If a survey were ever conducted on the subject, it would probably reveal that the majority of small auxiliary cruising sailboats are used primarily for day-sailing. Despite the fact that these craft take relatively few cruises, a surprisingly large percentage of the boating public seems to feel that even a small boat has to incorporate all the gimcracks and conveniences that we have come to regard as necessities ashore. And for equally unfathomable reasons, some will cheerfully sacrifice stability to be able to stand erect under the cabin beams. Unfortunately, elaborate accommodations and full headroom just can’t be properly designed into a small boat and still result in an able, seaworthy craft. "Carin" is as close to an ideal compromise of these factors as you could hope to find. She’s a smart little sailer that will prove a source of satisfaction to even the most discriminating skipper. The plans were developed from an earlier design which has been built in many parts of the world and whose owners have enthusiastically reported speed, seaworthiness, and general ability to outperform many larger and well-known designs. "Carin" is only slightly larger than her prototype and can be expected to yield an even better turn of speed.

12 pages, 6 plate(s)

Southwind--A 22-Ft. Dory Sharpie (Pub. No. 5235)

by H. I. Chapelle

Here’s a small, shallow-draft sailing craft which combines sea-worthiness with economy and, with power, will make moderate speeds.

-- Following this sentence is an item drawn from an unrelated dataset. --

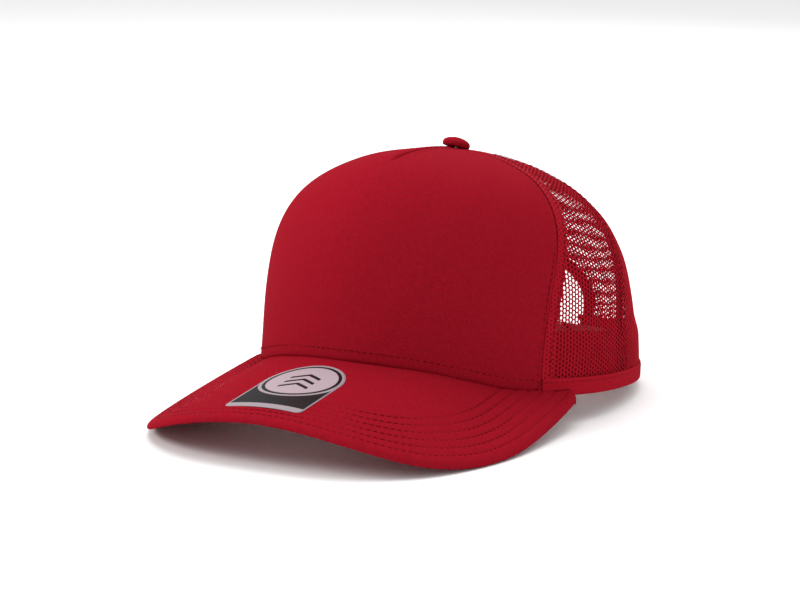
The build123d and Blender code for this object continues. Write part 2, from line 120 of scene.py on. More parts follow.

There is sometimes a need for a seaworthy, small sailing boat of very shallow draft. The “Southwind” was designed to fill this need at relatively low cost and with little labor. The old round-sided sailing dories of New England, and the Seabright Skiffs of New Jersey prove that the flat-bottom may be combined with rounded topsides to make a seaworthy small boat. However, these are usually rather narrow on the bottom and thus can carry only a small area of sail, so to make “Southwind” faster in summer weather her bottom was made wider and approaches the sharpie in proportion. She can be built with or without a cuddy, as indicated in the plans.